[START Recorded information]

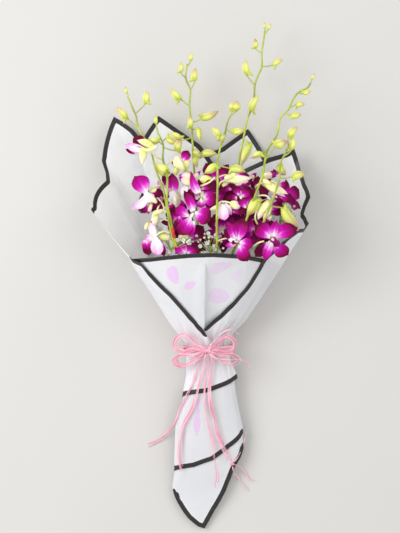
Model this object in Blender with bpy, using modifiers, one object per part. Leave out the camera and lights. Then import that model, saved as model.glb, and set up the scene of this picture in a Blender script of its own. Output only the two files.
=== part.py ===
# Orchid bouquet: dendrobium sprays and some gypsophila in sheets of bordered film, held by a raffia
# tie. It lies on its back. +X is to the right, +Y towards the spray tips, +Z up. The lengths
# in the tables are in millimetres, and MM turns them into metres.
import math

import bmesh
import bpy
from mathutils import Matrix, Vector

MM = 0.001
COLLECTION_NAME = "orchid_bouquet"

# The wrap is one long skin: a cone above the waist, and a flattened sleeve below it.
WAIST_Y = -97.0
WAIST_LEFT = -25.0
WAIST_RIGHT = 37.0
WAIST_HEIGHT = 40.0
CONE_LEFT_FLARE = 0.667  # how far the left side moves out for each unit of length
CONE_RIGHT_FLARE = 0.62
CONE_HEIGHT_FLARE = 0.555
FLAT_RISE = 0.03  # the part of the section's rise that is pressed flat on the surface
SLEEVE_SECTIONS = (  # y, left x, right x, height
    (-330.0, -5.0, 7.0, 10.0),
    (-303.0, -27.0, 20.0, 14.0),
    (-276.0, -42.0, 34.0, 18.0),
    (-255.0, -41.0, 44.0, 22.0),
    (-200.0, -37.0, 52.0, 30.0),
    (-167.0, -28.0, 46.0, 34.0),
    (-128.0, -24.0, 42.0, 38.0),
    (WAIST_Y, WAIST_LEFT, WAIST_RIGHT, WAIST_HEIGHT),
)
# The raffia passes under the waist, so the wrap's back is lifted there. y, height of the back
BACK_LIFT = (
    (-330.0, -2.4),
    (-276.0, 0.0),
    (-128.0, 0.0),
    (-112.0, 2.7),
    (WAIST_Y, 2.7),
    (22.0, 0.0),
    (400.0, 0.0),
)

FILM_THICKNESS = 0.6
LAYER_PITCH = 1.3  # from one layer of film to the next
COLUMN_STEP = 15
CONE_ROWS = (0.0, 0.16, 0.36, 0.6, 0.8, 1.0)

# Each sheet: its layer counted from outside, the heights of its upper edge by angle round the wrap
# (0 is the back, -90 the left side, 90 the right side and 180 the front), the heights of its lower
# edge, and the sleeve rows that it passes on the way down.
SHEETS = {
    "film_outer_left": {
        "layer": 0,
        "top": (
            (60, 20), (0, 92), (-31, 206), (-37, 180), (-46, 129), (-60, 104), (-75, 90), (-90, 83),
            (-114, 22), (-125, 17), (-144, -24), (-165, -56), (-175, -73), (-186, -88), (-265, -88),
        ),
        "bottom": ((60, -150), (-90, -157), (-180, -152), (-220, -144), (-265, -136)),
        "rows": (-112.0, -128.0),
        "extra_columns": (-31, -37, -46),
    },
    "film_outer_right": {
        "layer": 1,
        "top": (
            (-60, 15), (0, 100), (17, 138), (26, 153), (36, 166), (44, 137), (60, 102), (75, 74), (90, 66),
            (92, 58), (114, 60), (138, 23), (143, -19), (158, -43), (180, -66), (188, -80), (205, -88),
            (265, -88),
        ),
        "bottom": ((-60, -250), (0, -240), (90, -205), (135, -223), (180, -240), (215, -249), (265, -254)),
        "rows": (-112.0, -128.0, -167.0, -200.0),
        "extra_columns": (36, 138, 143),
    },
    "film_collar": {
        "layer": 2,
        "top": (
            (6, -50), (60, -50), (75, -30), (90, 18), (110, 22), (180, 29), (250, 22), (270, 18),
            (285, -30), (300, -50), (354, -50),
        ),
        "bottom": ((6, -330), (354, -330)),
        "rows": (-112.0, -128.0, -167.0, -200.0, -255.0, -276.0, -303.0),
        "extra_columns": (),
    },
    "film_liner_left": {
        "layer": 3,
        "top": (
            (-75, -10), (-60, 60), (-45, 100), (-30, 150), (-15, 207), (-8, 188), (-1, 170), (4, 146),
            (30, 90), (50, 40),
        ),
        "bottom": ((-75, -140), (50, -140)),
        "rows": (-112.0, -128.0),
        "extra_columns": (),
    },
    "film_liner_right": {
        "layer": 4,
        "top": (
            (-50, 50), (-30, 110), (0, 150), (7, 166), (15, 190), (23, 158), (30, 145), (45, 95), (60, 60),
            (75, 10),
        ),
        "bottom": ((-50, -140), (75, -140)),
        "rows": (-112.0, -128.0),
        "extra_columns": (),
    },
}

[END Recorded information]

▶ **What the task asks**
Could you quote the material above in full, exactly as it stands?

▶ **Output below**
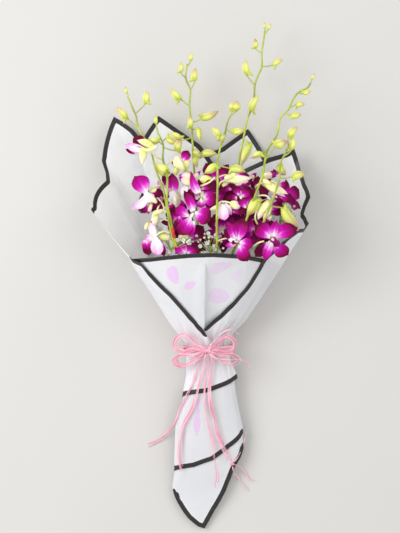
Model this object in Blender with bpy, using modifiers, one object per part. Leave out the camera and lights. Then import that model, saved as model.glb, and set up the scene of this picture in a Blender script of its own. Output only the two files.
=== part.py ===
# Orchid bouquet: dendrobium sprays and some gypsophila in sheets of bordered film, held by a raffia
# tie. It lies on its back. +X is to the right, +Y towards the spray tips, +Z up. The lengths
# in the tables are in millimetres, and MM turns them into metres.
import math

import bmesh
import bpy
from mathutils import Matrix, Vector

MM = 0.001
COLLECTION_NAME = "orchid_bouquet"

# The wrap is one long skin: a cone above the waist, and a flattened sleeve below it.
WAIST_Y = -97.0
WAIST_LEFT = -25.0
WAIST_RIGHT = 37.0
WAIST_HEIGHT = 40.0
CONE_LEFT_FLARE = 0.667  # how far the left side moves out for each unit of length
CONE_RIGHT_FLARE = 0.62
CONE_HEIGHT_FLARE = 0.555
FLAT_RISE = 0.03  # the part of the section's rise that is pressed flat on the surface
SLEEVE_SECTIONS = (  # y, left x, right x, height
    (-330.0, -5.0, 7.0, 10.0),
    (-303.0, -27.0, 20.0, 14.0),
    (-276.0, -42.0, 34.0, 18.0),
    (-255.0, -41.0, 44.0, 22.0),
    (-200.0, -37.0, 52.0, 30.0),
    (-167.0, -28.0, 46.0, 34.0),
    (-128.0, -24.0, 42.0, 38.0),
    (WAIST_Y, WAIST_LEFT, WAIST_RIGHT, WAIST_HEIGHT),
)
# The raffia passes under the waist, so the wrap's back is lifted there. y, height of the back
BACK_LIFT = (
    (-330.0, -2.4),
    (-276.0, 0.0),
    (-128.0, 0.0),
    (-112.0, 2.7),
    (WAIST_Y, 2.7),
    (22.0, 0.0),
    (400.0, 0.0),
)

FILM_THICKNESS = 0.6
LAYER_PITCH = 1.3  # from one layer of film to the next
COLUMN_STEP = 15
CONE_ROWS = (0.0, 0.16, 0.36, 0.6, 0.8, 1.0)

# Each sheet: its layer counted from outside, the heights of its upper edge by angle round the wrap
# (0 is the back, -90 the left side, 90 the right side and 180 the front), the heights of its lower
# edge, and the sleeve rows that it passes on the way down.
SHEETS = {
    "film_outer_left": {
        "layer": 0,
        "top": (
            (60, 20), (0, 92), (-31, 206), (-37, 180), (-46, 129), (-60, 104), (-75, 90), (-90, 83),
            (-114, 22), (-125, 17), (-144, -24), (-165, -56), (-175, -73), (-186, -88), (-265, -88),
        ),
        "bottom": ((60, -150), (-90, -157), (-180, -152), (-220, -144), (-265, -136)),
        "rows": (-112.0, -128.0),
        "extra_columns": (-31, -37, -46),
    },
    "film_outer_right": {
        "layer": 1,
        "top": (
            (-60, 15), (0, 100), (17, 138), (26, 153), (36, 166), (44, 137), (60, 102), (75, 74), (90, 66),
            (92, 58), (114, 60), (138, 23), (143, -19), (158, -43), (180, -66), (188, -80), (205, -88),
            (265, -88),
        ),
        "bottom": ((-60, -250), (0, -240), (90, -205), (135, -223), (180, -240), (215, -249), (265, -254)),
        "rows": (-112.0, -128.0, -167.0, -200.0),
        "extra_columns": (36, 138, 143),
    },
    "film_collar": {
        "layer": 2,
        "top": (
            (6, -50), (60, -50), (75, -30), (90, 18), (110, 22), (180, 29), (250, 22), (270, 18),
            (285, -30), (300, -50), (354, -50),
        ),
        "bottom": ((6, -330), (354, -330)),
        "rows": (-112.0, -128.0, -167.0, -200.0, -255.0, -276.0, -303.0),
        "extra_columns": (),
    },
    "film_liner_left": {
        "layer": 3,
        "top": (
            (-75, -10), (-60, 60), (-45, 100), (-30, 150), (-15, 207), (-8, 188), (-1, 170), (4, 146),
            (30, 90), (50, 40),
        ),
        "bottom": ((-75, -140), (50, -140)),
        "rows": (-112.0, -128.0),
        "extra_columns": (),
    },
    "film_liner_right": {
        "layer": 4,
        "top": (
            (-50, 50), (-30, 110), (0, 150), (7, 166), (15, 190), (23, 158), (30, 145), (45, 95), (60, 60),
            (75, 10),
        ),
        "bottom": ((-50, -140), (75, -140)),
        "rows": (-112.0, -128.0),
        "extra_columns": (),
    },
}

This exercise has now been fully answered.